Shaw's analysis lies squarely within the counter-revisionist school of thought on this period. She repeatedly and powerfully challenges the revisionist contention that policy-makers labored under structural constraints that inhibited their ability to formulate an alliance with the Soviet Union. In her history, British policymakers are much more personally culpable for the failure to create a system that might have stopped Hitler. According to Shaw, certain cabinet members willfully refused to put aside their ideological distrust of the Soviet Union in order to forge an alliance against a far greater threat to Europe, namely Germany. Shaw heaps particular scorn upon Prime Minister Neville Chamberlain, who, unlike the other cabinet members who were willing to reach an agreement with the Soviets by summer 1939, "consistently refused to suppress his own intense ideological suspicion and resentment" (p. 190).

Shaw's account is convincing. It is well written and thoroughly researched, based upon extensive investigation of both official documents and private correspondence. Shaw also avoids judging British actors in a historical vacuum. She consistently grounds her assessments in both an analysis of the information available to the actors at the time, and in an examination of French and Soviet actions and policies. Thus her critique of the British cabinet, particularly Chamberlain, is that much more damning.

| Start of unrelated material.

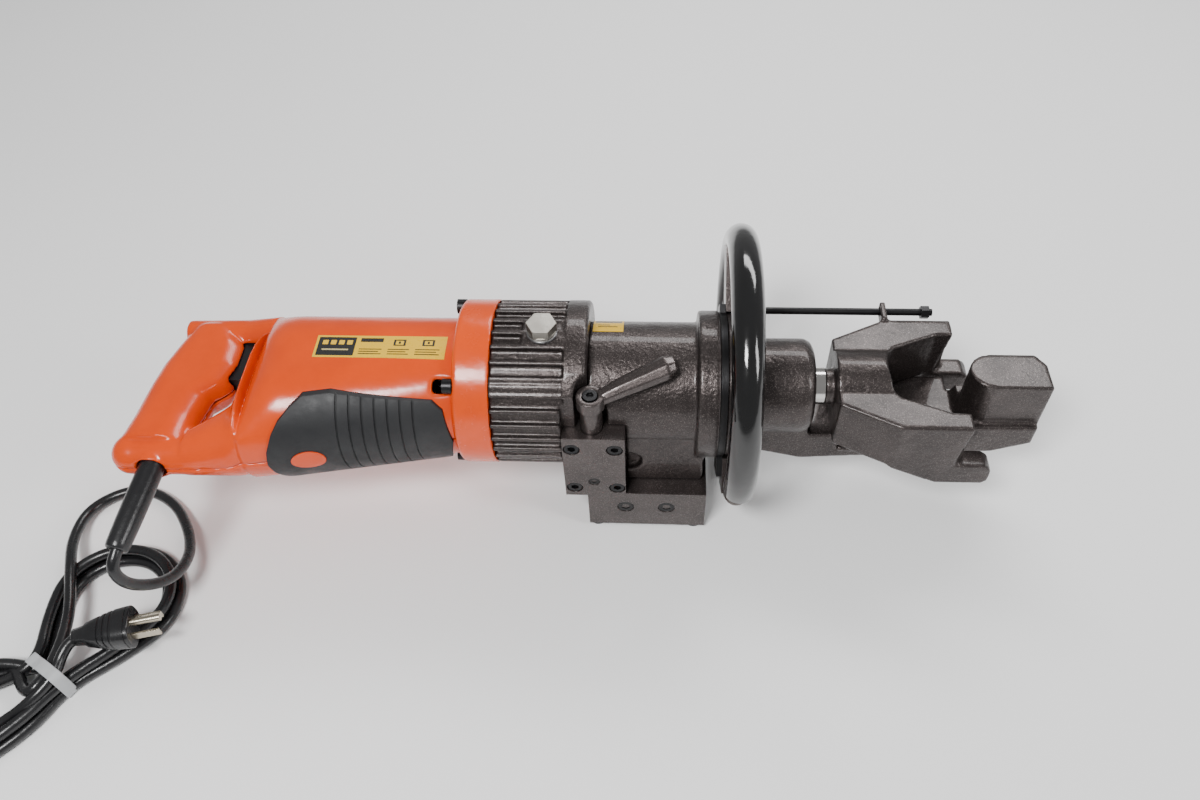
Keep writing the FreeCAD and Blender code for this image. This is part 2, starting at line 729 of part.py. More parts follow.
# ---------------------------------------------------------------- hydraulic block and cylinder

def port_plug(name, across, radius):
    """A flush plug with a hexagon socket, screwed into the block's front face."""
    bar = rod(name + "_bar", "Y", "hyd_front + 0.4", "hyd_front + 12", radius, across)
    return cut(name, bar, [hex_prism(name + "_key", "Y", "hyd_front", "hyd_front + 5", radius, across)])


def hydraulic_block():
    """One machined block: the pump body below and the valve column in front of the cylinder."""
    base = box("pump_base", ("hyd_left", "hyd_right"), ("hyd_front", 40), ("hyd_bottom", "hyd_top"))
    column = box("valve_column", ("column_left", "column_right"), ("hyd_front", "column_back"),
                 ("column_bottom", "column_top"))
    whole = fuse("hyd_whole", [base, column])
    screws = doc.getObject("block_screw_group")
    wells = []
    for i, (x, z) in enumerate(BLOCK_SCREW_PLACES):
        wells.append(rod("screw_well_%d" % i, "Y", -55, -49, 5.6, (x, z)))
    plugs = []
    for i, (where, radius) in enumerate((((-26, -72.5), 5.4), ((2.5, -72.5), 5.4), ((-47, -42.4), 3.4))):
        plugs.append(port_plug("port_plug_%d" % i, where, radius))
        wells.append(rod("port_well_%d" % i, "Y", "hyd_front - 1", "hyd_front + 0.8", radius + 0.6, where))
    ports = sub_part("port_plugs", group("port_plug_group", plugs))
    feet = []
    for i, (x, y) in enumerate(((-46, -46), (22, -46), (-46, 32), (22, 32))):
        feet.append(rod("foot_%d" % i, "Z", "floor_z", "hyd_bottom + 4", 6, (x, y)))
    feet_group = sub_part("feet", group("foot_group", feet))
    stem = rod("stem_bore", "Z", -21, 6, 4.1, ("lever_x", "lever_y"))
    collar = rod("stem_collar_seat", "Z", -6, 6, 7.5, ("lever_x", "lever_y"))
    plunger_bore = rod("block_plunger_bore", "Z", -80, "hyd_top + 1", 4.05, (-40, 0))
    sub_part("hydraulic_block", cut("hydraulic_block_cut", whole, wells + [
        screws, ports, feet_group, stem, collar, plunger_bore,
    ]))


def cylinder_unit():
    """The cylinder casting with its eccentric chamber and web, and the pump plunger inside."""
    barrel_profile = turned("cylinder_turned", [
        ("gear_front", "0"), ("cyl_flange_front", "0"), ("cyl_flange_front", "cyl_flange_radius - 1"),
        ("cyl_flange_front - 1", "cyl_flange_radius"), ("cyl_front + 1", "cyl_flange_radius"),
        ("cyl_front", "cyl_flange_radius - 1"), ("cyl_front", "cyl_radius"), ("gear_front", "cyl_radius"),
    ])
    web = box("cylinder_web", ("gear_front", 27), (-40, 40), ("hyd_top", 0))
    whole = fuse("cylinder_whole", [barrel_profile, web])
    chamber = rod("eccentric_chamber", "X", -51, -31, 15.5, (0, "0 - shaft_drop"))
    bore = rod("cylinder_bore", "X", -25, 36, "bore_radius")
    flat = box("column_flat", (-51, "column_right"), (-60, "column_back"), (-60, "column_top"))
    way = rod("plunger_way", "Z", -57, -30, 4.05, (-40, 0))
    recess = rod("web_recess", "Y", -41, -36, 9, (-24, -36))
    sub_part("cylinder_casting", cut("cylinder_casting_cut", whole, [
        chamber, bore, flat, way, recess, lever_pocket("casting_lever_pocket"),
        doc.getObject("block_screw_group"), doc.getObject("head_screw_group"),
    ]))
    sub_part("pump_plunger", rod("plunger_bar", "Z", -70, -37.1, 4, (-40, 0)))


# ---------------------------------------------------------------- ring handle and its plate

def radial_bar(name, angle, xs, low, high, half):
    """A flat bar pointing outwards from the ram's axis at an angle from +Y towards +Z."""
    obj = doc.addObject("Part::Box", name)
    obj.Length = xs[1] - xs[0]
    obj.Width = high - low
    obj.Height = 2 * half
    a = math.radians(angle)
    y = low * math.cos(a) + half * math.sin(a)
    z = low * math.sin(a) - half * math.cos(a)
    return place(obj, (xs[0], y, z), Rotation(Vector(1, 0, 0), angle))


LOWER_ARM = 233.8
UPPER_ARM = 38.2
GUIDE_ARM = 12.8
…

Shaw occasionally overreaches in her conclusions. She argues, for example, that Chamberlain should have accepted Soviet expansionism into Eastern Europe in 1939 as a small price to pay in comparison to the devastation of World War II. However, this conclusion uses a bit of historical hindsight unavailable to diplomats of 1939. How were they really to choose between German and Soviet expansionism into Eastern Europe, especially before they knew about the cost of the war and the eventual Soviet expansion into that region anyway? [End Page 987]

Such overreaching is the exception rather than the rule, however. Shaw's book is an outstanding contribution to the field. All who are interested in the history of World War II would enjoy reading it; specialists in the period will find it a necessity to read.